▶ RECORD EXTRACTS:
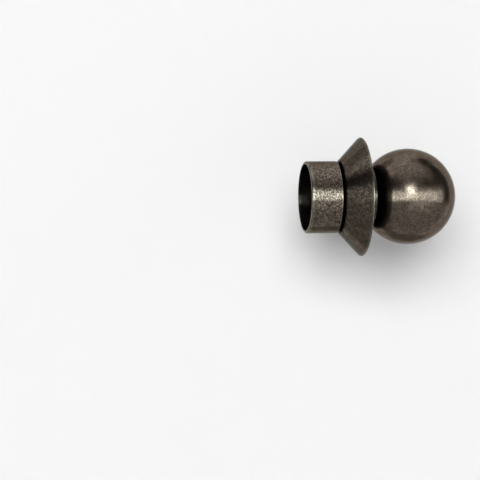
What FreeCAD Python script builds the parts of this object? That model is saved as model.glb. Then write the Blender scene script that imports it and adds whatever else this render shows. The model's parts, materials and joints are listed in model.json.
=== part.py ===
import FreeCAD, Part

import math
import os

import Sketcher

# Curtain pole finial. X runs along its axis from the socket to the ball, Z is up, and the
# origin is the centre of the socket's mouth. Lengths are in millimetres.

DOC = FreeCAD.newDocument("finial")
SHEET = DOC.addObject("Spreadsheet::Sheet", "sizes")

# In a sketch's constraints, -1 and -2 are its horizontal and vertical axes, and 1, 2 and 3 are
# the start, the end and the centre of a line or a circle. Two places nearer than this are the
# same place:
SAME_PLACE = 1e-6

DRIVING_SIZES = (
    # the size that the socket fits, its clearance, and the collar round it
    ("pole_dia", 35.0),
    ("socket_clearance", 0.25),
    ("collar_wall", 1.65),
    ("socket_depth", 13.0),
    ("collar_floor", 4.0),
    ("mouth_round", 1.1),
    ("collar_end_round", 0.5),
    # the flare: how far its small end lies inside the collar, and its rim outside
    ("groove_step", 1.6),
    ("flare_overhang", 12.6),
    ("flare_length", 13.7),
    ("rim_land", 0.3),
    ("rim_round", 0.12),
    # the neck turned on the flare's back face, dished to seat the ball
    ("neck_dia", 32.2),
    ("neck_length", 5.36),
    ("neck_lip", 0.4),
    # the hollow ball and the threaded insert brazed in it
    ("ball_dia", 51.8),
    ("ball_wall", 1.2),
    ("insert_spigot_dia", 12.0),
    ("insert_flange_dia", 20.0),
    ("insert_length", 11.0),
    # the M6 countersunk screw that holds the pieces together
    ("screw_dia", 6.0),
    ("screw_length", 25.0),
    ("screw_head_dia", 11.3),
    ("screw_hole_clearance", 0.3),
    ("screw_socket_flats", 4.0),
    ("screw_socket_depth", 2.2),
    ("screw_tip_chamfer", 0.6),
    # the M3 grub screw in the collar's back wall, backed off so that the bore is clear
    ("grub_dia", 3.0),
    ("grub_length", 2.0),
    ("grub_from_mouth", 6.5),
    ("grub_tip_gap", 0.05),
    ("grub_tip_chamfer", 0.3),
    ("grub_socket_flats", 1.5),
    ("grub_socket_depth", 1.1),
)


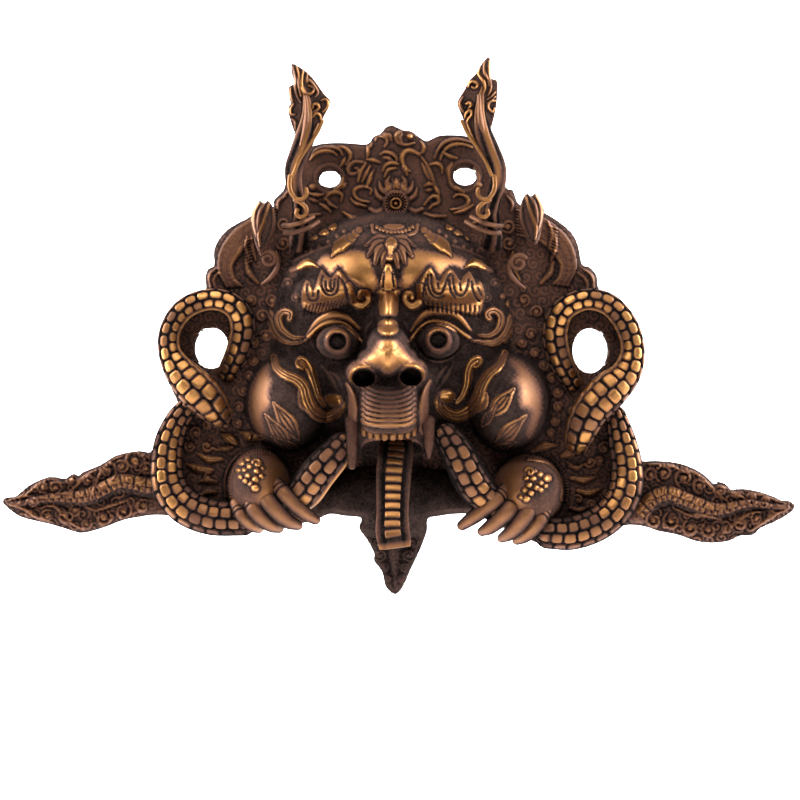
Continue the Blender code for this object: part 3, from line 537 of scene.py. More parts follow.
def foreheadDetail(sheet):
    for side in (1, -1):
        horn = flipped(side, [(349, 239), (342, 244), (336, 250), (331.5, 257)])
        stroke(sheet, horn, 6.6, 9, (0.9, 1, 0.06), gold=0.93, shade=1)
        for k, radius in enumerate((4.6, 4.0, 3.2)):
            spot = flipped(side, [(352 + 3.6 * k, 236.5 - 3.4 * k)])[0]
            bead(sheet, *spot, radius, radius, 6.5, gold=0.72 - 0.1 * k, shade=0.8)
        brow = flipped(side, [(300, 266.5), (308, 263), (318, 267)])
        stroke(sheet, brow, 4.8, 7, (0.7, 1, 0.06), gold=0.85, shade=1)
        stroke(sheet, flipped(side, [(291, 270), (300, 267)]), 3, 5, gold=0.2)
        for u, v, r in [(300, 244, 3.6), (312, 235.3, 5.4), (323.4, 230.6, 5.2), (332.5, 226.5, 4)]:
            spot = flipped(side, [(u, v)])[0]
            bead(sheet, *spot, r * 1.15, r, 7.5, gold=0.35 if u == 300 else 0.8, shade=1)
        for u, v in [(305, 251), (311, 250), (319, 246.5), (328, 241.5), (337, 236), (344, 231)]:
            bead(sheet, *flipped(side, [(u, v)])[0], 2.2, 2.2, 4, gold=0.28)
        stroke(sheet, flipped(side, [(290, 262), (302, 256), (316, 250), (330, 245)]), 1.6, 3, gold=0.12)
        stroke(sheet, flipped(side, [(296, 236), (306, 229), (318, 223), (330, 219)]), 2, 3.6, gold=0.2)
        for u, v, r, start in [(283, 268, 5, 40), (288, 283, 5.5, 150), (296, 297, 4.6, 60),
                               (276, 280, 4.5, 220)]:
            first = start if side == 1 else 180 - start
            curl(sheet, flipped(side, [(u, v)])[0], r, first, side, 1.3, 1.6, 3, 0.1)
    # the pendant that hangs over the brow
    bead(sheet, 394, 226.5, 10.5, 3, 6, gold=0.5, shade=0.8)
    for k in range(11):
        t = -1 + 2 * k / 10
        bead(sheet, 395 + 18 * t, 232 - 5 * t * t, 1.9, 1.9, 6, gold=0.66)
    stroke(sheet, [(372, 225), (375, 233), (395, 237), (414, 233), (417.5, 225)], 1.6, 5.5, gold=0.45)
    for side in (-1, 1):
        for points, width, gold in [
            ([(390, 241), (390 + 12 * side, 239), (390 + 25 * side, 246)], 4.6, 0.3),
            ([(390, 243), (390 + 13 * side, 245), (390 + 22 * side, 256)], 5.2, 0.38),
            ([(390, 244), (390 + 10 * side, 250), (390 + 15 * side, 264)], 5.2, 0.42),
            ([(390, 248), (390 + 5 * side, 256), (390 + 8 * side, 268)], 4, 0.5),
        ]:
            ribbon(sheet, points, width, 6, (0.6, 1, 0.25), gold=gold, lines=(0.0,), shade=0.9)
    bead(sheet, 391, 237.5, 3, 2.6, 9, gold=0.7)
    bead(sheet, 391.3, 244, 5.8, 6.4, 13, gold=1.0, shade=0.9)
    stroke(sheet, [(390.8, 248), (390, 256)], 3, 11, (1, 0.8, 0.6), gold=0.95, shade=0.8)
    bead(sheet, 389.6, 258.6, 3.4, 3.1, 11, gold=0.95, shade=0.8)
    wedge = [(385.5, 264), (390.5, 264), (394.5, 276), (397.5, 286), (393.5, 289.5), (388, 290.5),
             (382.5, 289.5), (379.5, 286), (382, 276)]
    patch(sheet, wedge, 9, gold=0.95, shade=1, soft=2.2)
    for line in ([(384.4, 272), (382.8, 287)], [(392, 272), (394, 287)]):
        stroke(sheet, line, 1.1, -5, shade=0.95)


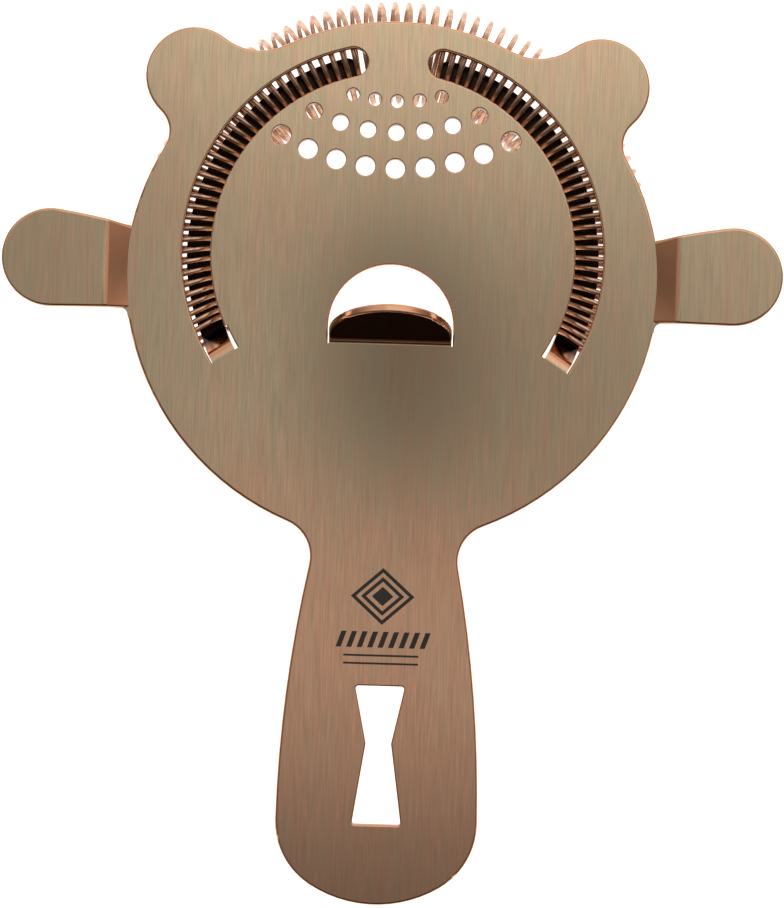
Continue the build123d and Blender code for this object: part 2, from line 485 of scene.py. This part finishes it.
def drawn_wire_material(winding):
    """Stainless spring wire, drawn and copper plated.

    The eye sees a smooth bright wire with brown left in patches along it.
    """
    material, tree = new_material("antique_copper_wire_drawn")
    place = add_node(tree, "ShaderNodeTexCoord").outputs["Object"]
    # Patina patches are about twice as long as the wire is thick.
    patches = add_node(
        tree,
        "ShaderNodeTexNoise",
        inputs={"Vector": place, "Scale": 1 / (2 * winding.wire), "Detail": 3.0},
    ).outputs["Fac"]
    share = add_node(
        tree,
        "ShaderNodeMapRange",
        inputs={"Value": patches, "From Min": 0.38, "From Max": 0.62},
    )
    colour = add_node(
        tree,
        "ShaderNodeMix",
        {"data_type": "RGBA"},
        {"Factor": share.outputs[0], 6: (*winding.patina, 1), 7: (*winding.copper, 1)},
    )
    dullness = add_node(
        tree,
        "ShaderNodeMapRange",
        inputs={"Value": patches, "To Min": 0.34, "To Max": 0.2},
    )
    surface = add_node(
        tree,
        "ShaderNodeBsdfPrincipled",
        inputs={
            "Base Color": colour.outputs[2],
            "Metallic": 1.0,
            "Roughness": dullness.outputs[0],
        },
    )
    add_node(tree, "ShaderNodeOutputMaterial", inputs={"Surface": surface.outputs[0]})
    return material


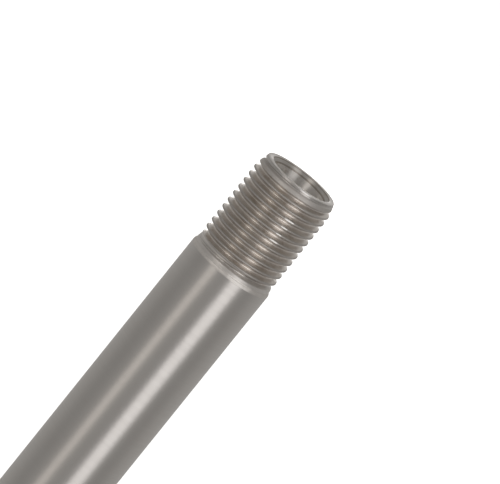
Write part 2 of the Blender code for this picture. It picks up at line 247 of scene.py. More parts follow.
def mark_sharp(mesh, rings):
    """Mark as sharp the edges that lie on the given (radius, height) rings."""
    places = np.empty(len(mesh.vertices) * 3)
    mesh.vertices.foreach_get("co", places)
    x, y, z = places.reshape(-1, 3).T / MM
    on_ring = np.full(len(x), -1)
    for i, (radius, height) in enumerate(rings):
        on_ring[(np.abs(np.hypot(x, y) - radius) < 0.004) & (np.abs(z - height) < 0.0005)] = i
    ends = np.empty(len(mesh.edges) * 2, dtype=np.int32)
    mesh.edges.foreach_get("vertices", ends)
    first, second = on_ring[ends.reshape(-1, 2)].T
    sharp = mesh.attributes.new("sharp_edge", "BOOLEAN", "EDGE")
    sharp.data.foreach_set("value", (first >= 0) & (first == second))


def add_object(name, data):
    """Put a new object in the scene."""
    new = bpy.data.objects.new(name, data)
    bpy.context.scene.collection.objects.link(new)
    return new


def add_piece(name, mesh, material, body, node):
    """Put a mesh in the scene as the fine piece that stands for a node."""
    piece = add_object(name, mesh)
    mesh.materials.append(material)
    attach(piece, body)
    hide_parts(node)
    return piece


def grid_faces(rows, columns):
    """Quads between neighbouring rows of a grid whose rows have columns + 1 points."""
    width = columns + 1
    starts = (np.arange(rows - 1)[:, None] * width + np.arange(columns)).ravel()
    return np.column_stack([starts, starts + width, starts + width + 1, starts + 1]).tolist()


def fillet(points, radius, closed, steps=4):
    """Round the corners of a profile, with guard points that keep its flats flat."""
    result = []
    for i, point in enumerate(points):
        here = Vector(point)
        if not closed and i in (0, len(points) - 1):
            result.append(here)
            continue
        before = Vector(points[i - 1]) - here
        after = Vector(points[(i + 1) % len(points)]) - here
        bend = math.pi - before.angle(after)
        reach = min(radius * math.tan(bend / 2), 0.3 * before.length, 0.3 * after.length)
        if bend < math.radians(12):
            result.append(here)
            continue
        start, end = here + before.normalized() * reach, here + after.normalized() * reach
        guard = 0.5 * reach
        result.append(start + before.normalized() * guard)
        for k in range(steps + 1):
            t = k / steps
            result.append(start * (1 - t) ** 2 + here * (2 * t * (1 - t)) + end * t**2)
        result.append(end + after.normalized() * guard)
    return [tuple(p) for p in result]


def lathe(name, profile, columns=96, x=0.0, closed=True, shape=None):
    """Turn a profile of (radius, height) about a vertical axis at x.

    shape(radius, theta, z) may return a radius that varies round the axis.
    """
    profile = np.array(profile + profile[:1] if closed else profile)
    theta = np.linspace(0.0, math.tau, columns + 1)
    radius = np.repeat(profile[:, :1], columns + 1, axis=1)
    z = np.repeat(profile[:, 1:], columns + 1, axis=1)
    if shape is not None:
        radius = shape(radius, theta, z)
    verts = np.stack([x + radius * np.cos(theta), radius * np.sin(theta), z], axis=-1)
    return finish_mesh(name, verts.reshape(-1, 3), grid_faces(len(profile), columns))


def ring_profile(outer_r, inner_r, low, high, edge):
    """Closed profile of a plain ring or sleeve with rounded edges."""
    return fillet([(outer_r, high), (outer_r, low), (inner_r, low), (inner_r, high)], edge, True)


def rounded_end(outer_r, low, round_r, count):
    """Quarter round of an open profile, from the side of a lower end to its flat."""
    return [
        (outer_r - round_r * (1 - math.cos(a)), low + round_r * (1 - math.sin(a)))
        for a in np.linspace(0.0, math.pi / 2, count)
    ]


def sweep(path, radius, sides=16, dome=None):
    """Vertices and faces of a round wire along a path, with domed ends."""
    path = np.asarray(path, dtype=float)
    dome = radius if dome is None else dome
    length = np.concatenate([[0.0], np.cumsum(np.linalg.norm(np.diff(path, axis=0), axis=1))])
    angles = np.linspace(0.0, math.pi / 2, 6)
    inset = dome * (1 - np.cos(angles))
    middle = length[(length > dome * 1.05) & (length < length[-1] - dome * 1.05)]
    stations = np.concatenate([inset, middle, length[-1] - inset[::-1]])
    share = np.concatenate([np.sin(angles), np.ones(len(middle)), np.sin(angles[::-1])])
    points = np.column_stack([np.interp(stations, length, path[:, i]) for i in range(3)])
    ahead = np.gradient(points, axis=0)
    ahead /= np.linalg.norm(ahead, axis=1)[:, None]
    side = np.cross(ahead[0], (0.3, 0.9, 0.2))
    theta = np.linspace(0.0, math.tau, sides + 1)
    rings = []
    for point, forward, scale in zip(points, ahead, share):
        side = side - forward * np.dot(side, forward)
        side /= np.linalg.norm(side)
        up = np.cross(forward, side)
        ring = np.outer(np.cos(theta), side) + np.outer(np.sin(theta), up)
        rings.append(point + ring * radius * scale)
    return np.concatenate(rings), grid_faces(len(points), sides)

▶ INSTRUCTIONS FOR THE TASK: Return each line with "body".

▶ TASK ANSWER:
def add_piece(name, mesh, material, body, node):
    attach(piece, body)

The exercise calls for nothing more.